Some breaches are more comical than frightening. Elvis Presley was famously kept away from the gazes and grasping hands of his admirers when he was not performing. His privacy at home was especially important to him.

But his old friends and employees sometimes tell the story of what happened when a crate arrived at his home with ventilation holes punched into it. The delivery service said that fans had sent him, as a gift, a top-pedigree dog.

So, according to the story, the crate was carted into the house, and was opened. Out climbed two young women. They were escorted off the property.

The persistence of those who infringe upon the privacy of the exalted can be astonishing. It turned out that Michael Fagan, the queen’s uninvited visitor, had managed to sneak into Buckingham Palace a month earlier and had helped himself to a bottle of wine. For that he was charged with theft – but was not charged criminally for the subsequent trespass that took him to her sleeping quarters, because at the time it was considered a civil violation.
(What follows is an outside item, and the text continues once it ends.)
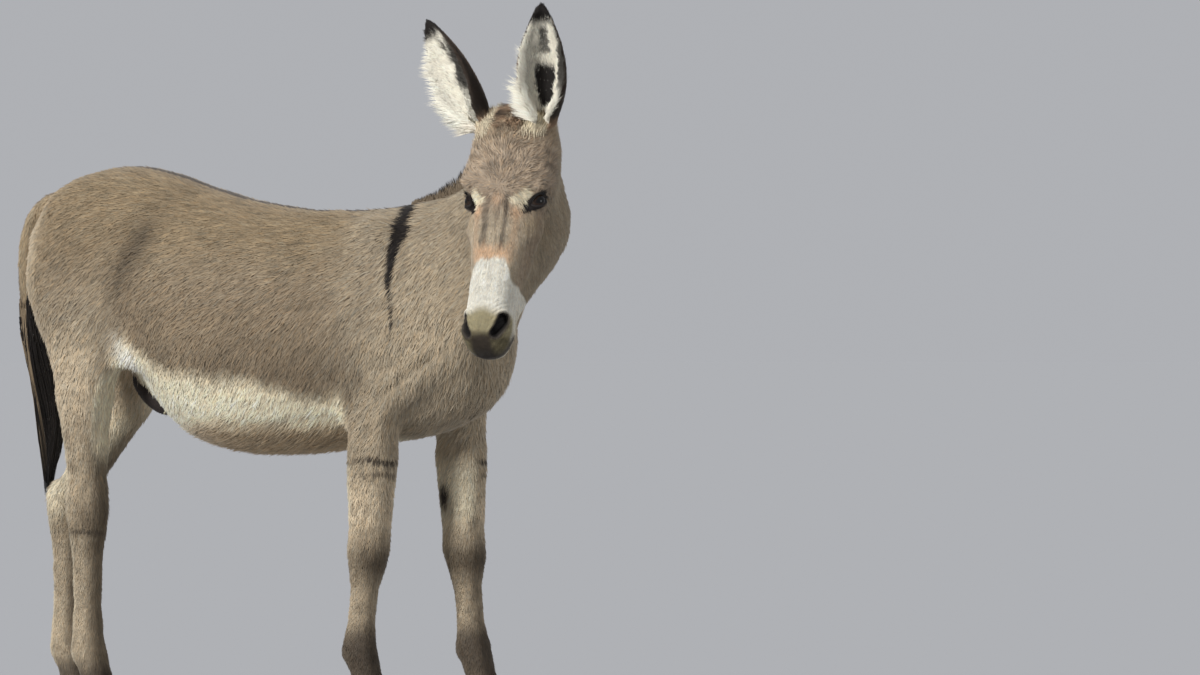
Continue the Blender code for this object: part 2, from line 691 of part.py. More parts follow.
def loose_parts(thing, home):
    """The separate bodies of one mesh, each as an object, the largest first."""
    bm = bmesh.new()
    bm.from_mesh(thing.data)
    bm.verts.ensure_lookup_table()
    seen = set()
    bodies = []
    for start in bm.verts:
        if start.index in seen:
            continue
        seen.add(start.index)
        queue = [start]
        body = []
        while queue:
            vertex = queue.pop()
            body.append(vertex.index)
            for edge in vertex.link_edges:
                other = edge.other_vert(vertex)
                if other.index not in seen:
                    seen.add(other.index)
                    queue.append(other)
        bodies.append(body)
    bm.free()
    places = [v.co.copy() for v in thing.data.vertices]
    made = []
    for body in sorted(bodies, key=len, reverse=True):
        number = {old: new for new, old in enumerate(body)}
        faces = [tuple(number[i] for i in f.vertices) for f in thing.data.polygons
                 if f.vertices[0] in number]
        made.append(mesh_object("body", [places[i] for i in body], faces, home))
    discard(thing)
    return made


def head_hull(home):
    """The simple convex form that holds the head, and parts it from the neck."""
    forms = [face_loft("hull", UPPER_HEAD, home), face_loft("hull", JAW, home)]
    bm = bmesh.new()
    for form in forms:
        bm.from_mesh(form.data)
    made = bmesh.ops.convex_hull(bm, input=bm.verts, use_existing_faces=False)
    hull_faces = {e for e in made["geom"] if isinstance(e, bmesh.types.BMFace)}
    bmesh.ops.delete(bm, geom=[f for f in bm.faces if f not in hull_faces], context="FACES_ONLY")
    bmesh.ops.delete(bm, geom=[e for e in bm.edges if not e.link_faces], context="EDGES")
    bmesh.ops.delete(bm, geom=[v for v in bm.verts if not v.link_faces], context="VERTS")
    bmesh.ops.recalc_face_normals(bm, faces=bm.faces)
    mesh = bpy.data.meshes.new("hull")
    bm.to_mesh(mesh)
    bm.free()
    hull = bpy.data.objects.new("hull", mesh)
    home.objects.link(hull)
    discard(*forms)
    wide = swollen(hull, HULL_MARGIN, "hull", home)
    discard(hull)
    return wide


def middle(thing):
    places = np.array([v.co for v in thing.data.vertices])
    return Vector((places.min(0) + places.max(0)) / 2)


def name_nearest(parts, labels):
    """Give each label to the part whose middle is nearest its point; the rest is discarded."""
    named = {}
    for name, point in labels.items():
        best = min((p for p in parts if p not in named.values()),
                   key=lambda p: (middle(p) - point).length)
        best.name = name
        named[name] = best
    for part in parts:
        if part not in named.values():
            discard(part)
    return named


# ---------------------------------------------------------------- the donkey
COLOURS = {     # colour and roughness
    "coat": ((0.24, 0.20, 0.165), 0.9),
    "dark_hair": ((0.03, 0.024, 0.02), 0.8),
    "horn": ((0.075, 0.065, 0.058), 0.5),
    "eye": ((0.012, 0.008, 0.006), 0.08),
    "bare_skin": ((0.06, 0.045, 0.04), 0.6),
}
PAINTED = {"mane": "dark_hair", "tail_switch": "dark_hair", "sheath": "bare_skin", "eye": "eye",
           "hoof": "horn"}


def paint_of(node_name):
    """The paint of the node, or of its kind, such as eye of eye_left; the rest is coat."""
    return PAINTED.get(node_name, PAINTED.get(node_name.split("_")[0], "coat"))


def whole_body(home):
    forms = [trunk(home), neck(home), face_loft("skull_form", UPPER_HEAD, home),
             face_loft("jaw_form", JAW, home)]
    forms += bulges(home)
    forms += head_forms(home)
    forms += leg_bones(home)
    for side_name, side in SIDES.items():
        forms.append(leg("foreleg_form", FORE_JOINTS[side_name], FORE_GIRTHS, side, home))
        forms.append(leg("hindleg_form", HIND_JOINTS[side_name], HIND_GIRTHS, side, home))
    body = joined("body", forms, home)
    melt = body.modifiers.new("melt", "REMESH")
    melt.mode = "VOXEL"
    melt.voxel_size = VOXEL
    melted = evaluated_copy(body, "melted", home)
    discard(body)
    relax(melted, SMOOTHING, back=0.0)
    relax(melted, SMOOTHING)
    body = swollen(melted, COAT, "body", home)
    discard(melted)
    return body


def fitted(piece, body, home):
    """A piece cut back to a thin gap from the body that it grows from."""
    made = boolean(piece, swollen(body, GAP, "swollen", home), "DIFFERENCE", home)
    parts = loose_parts(made, home)
    discard(*parts[1:])
    return parts[0]


def donkey():
    work = collection("work")
    home = collection("donkey")
    body = whole_body(work)
    fine = reduced(body, HEAD_TRIANGLES, "fine", work)
    coarse = reduced(body, BODY_TRIANGLES, "coarse", work)
    discard(body)

    nodes = {}
    hull = head_hull(work)
    coarse = boolean(coarse, swollen(hull, GAP, "hull", work), "DIFFERENCE", work)
    plates = cutter(work)
    labels = {"trunk": Vector((-0.35, 0, 0.88)), "neck": Vector((0.26, 0.0, 1.05))}
    for side_name, side in SIDES.items():
        knee_x = FORE_JOINTS[side_name][2][0]
        hock_x = HIND_JOINTS[side_name][2][0]
        labels["foreleg_" + side_name] = Vector((knee_x, side * LEG_OUT, 0.36))
        labels["hindleg_" + side_name] = Vector((hock_x, side * LEG_OUT, 0.40))
    nodes.update(name_nearest(loose_parts(boolean(coarse, plates, "DIFFERENCE", work), work),
                              labels))

    nodes.update(name_nearest(loose_parts(boolean(fine, hull, "INTERSECT", work), work),
                              {"head": on_head(0.27, -0.08)}))

    down, out, left = EYE_PLACE
    for side_name, side in SIDES.items():
        centre = on_head(down, out, side * left)
        eye = ball("eye_" + side_name, centre, (EYE_RADIUS,) * 3, (0, 0, 0), work, EYE_SEGMENTS)
        socket = ball("socket", centre, (EYE_RADIUS + GAP,) * 3, (0, 0, 0), work, EYE_SEGMENTS)
        nodes["head"] = boolean(nodes["head"], socket, "DIFFERENCE", work)
        nodes[eye.name] = eye
        nodes["ear_" + side_name] = fitted(ear("ear_" + side_name, side_name, work),
                                           nodes["head"], work)
        for kind, joints in (("fore", FORE_JOINTS), ("hind", HIND_JOINTS)):
            name = "hoof_" + kind + "_" + side_name
            nodes[name] = hoof(name, joints[side_name][4], side, work)

    hair = mane(work)
    for name in ("neck", "trunk", "head"):
        hair = fitted(hair, nodes[name], work)
    nodes["mane"] = hair
    nodes["tail_dock"] = fitted(tail_loft("tail_dock", DOCK, work), nodes["trunk"], work)
    switch = tail_loft("tail_switch", SWITCH, work)
    switch.data.transform(Matrix.Translation((0, 0, -GAP)))
    switch = fitted(switch, nodes["trunk"], work)
    nodes["tail_switch"] = fitted(switch, nodes["hindleg_left"], work)
    nodes["sheath"] = fitted(sheath(work), nodes["trunk"], work)

    places = np.array([v.co for node in nodes.values() for v in node.data.vertices])
    low, high = places.min(0), places.max(0)
    shift = Matrix.Translation((-(low[0] + high[0]) / 2, -(low[1] + high[1]) / 2, -low[2]))
    paints = {name: material(name, *values) for name, values in COLOURS.items()}
    for name, node in nodes.items():
        node.name = name
        node.data.name = name
        node.data.transform(shift)
        node.data.materials.clear()
        node.data.materials.append(paints[paint_of(name)])
        work.objects.unlink(node)
        home.objects.link(node)
    return nodes


clear_scene()
donkey()
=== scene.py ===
"""The looks of a standing grey donkey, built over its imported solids.

One skin replaces the nodes of flesh. Coat, mane, tail hair and ear hair are thin closed tufts and
strands rooted on that skin, with the same markings. Eyes and hooves are finer forms of their own.
Body places are given from the point of the ground below the withers: x forwards, y to the left.
"""

import math
from collections import namedtuple

import bmesh
import bpy
import numpy as np
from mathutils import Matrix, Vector
from mathutils.bvhtree import BVHTree


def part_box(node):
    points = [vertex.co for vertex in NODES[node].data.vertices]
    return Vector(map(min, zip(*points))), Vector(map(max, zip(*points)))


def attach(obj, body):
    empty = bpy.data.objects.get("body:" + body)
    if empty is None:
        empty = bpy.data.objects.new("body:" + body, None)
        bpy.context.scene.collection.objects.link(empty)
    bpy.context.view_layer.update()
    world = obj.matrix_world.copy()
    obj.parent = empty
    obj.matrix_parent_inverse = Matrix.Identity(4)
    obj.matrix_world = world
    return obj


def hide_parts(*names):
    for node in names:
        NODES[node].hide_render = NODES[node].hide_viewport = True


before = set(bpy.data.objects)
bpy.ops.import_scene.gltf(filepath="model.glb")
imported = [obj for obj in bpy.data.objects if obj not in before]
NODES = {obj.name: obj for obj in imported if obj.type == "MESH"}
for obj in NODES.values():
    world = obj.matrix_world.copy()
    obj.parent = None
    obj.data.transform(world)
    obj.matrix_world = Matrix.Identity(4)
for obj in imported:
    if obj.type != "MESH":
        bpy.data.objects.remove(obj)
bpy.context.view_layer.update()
SIDES = {"left": 1, "right": -1}
rng = np.random.default_rng(7)

# ---------------------------------------------------------------- grain of the meshes, in metres
SKIN_VOXEL = 0.0042
JOIN_PUSH = 0.0006          # closes the gaps between neighbouring solids
SKIN_TRIANGLES = 150000     # after the body has been thinned out, before the face is refined
SLIM_BACK = -0.53           # a smoothing's step back that keeps slender forms as thick
EYE_FINE, EYE_FINEST = 0.046, 0.034     # round each eye, where edges are halved once or twice
MUZZLE_MIDDLE, MUZZLE_FINE = (0.495, -0.045, 0.0), 0.085        # on the head, and round there

# ---------------------------------------------------------------- parts of the body
# the nodes of flesh; the part that a point of the skin belongs to is its number in this list
PARTS = ("trunk", "neck", "head", "foreleg_left", "foreleg_right", "hindleg_left",
         "hindleg_right", "ear_left", "ear_right", "tail_dock", "sheath")
PART = {name: k for k, name in enumerate(PARTS)}
LEGS = [k for name, k in PART.items() if "leg" in name]
FORELEGS = [k for name, k in PART.items() if "foreleg" in name]


def by_part(table, parts):
    """Each point's value from a table by part, where both ears share one and all legs another."""
    values = [table.get(name, table["ear" if "ear" in name else "leg"]) for name in PARTS]
    return np.array(values)[parts]


def centre_of(node):
    low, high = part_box(node)
    return (Vector(low) + Vector(high)) / 2


# ---------------------------------------------------------------- places on the body
MID_Y = (centre_of("hoof_fore_left").y + centre_of("hoof_fore_right").y) / 2
WITHERS_X = centre_of("hoof_fore_right").x - 0.003
EYES = {name: centre_of("eye_" + name) for name in SIDES}
EYE_RADIUS = (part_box("eye_left")[1][2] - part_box("eye_left")[0][2]) / 2
HEAD_TILT = math.radians(18)
EYE_DOWN = 0.203            # of the eyes below the poll, along the face
EYE_BACK = 0.040            # of the eyes behind the line of the face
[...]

And Squeaky Fromme, sent to prison for a failed assassination attempt on President Gerald Ford in 1975, wrote to him while she was incarcerated – a letter described as “strange” by Ford. She was able to reach the president once he had left office – the letter made it to his home, and he read it – even while she was locked away from society.

The oddity of these encounters that happen when the personal space of the most protected people on the planet is violated – the bizarreness of the moments when they are reminded that nothing in life is guaranteed – can be both mesmerizing and haunting.

Just ask Queen Elizabeth, in the unlikely event you ever get close enough.

But you probably shouldn’t ask her for a cigarette.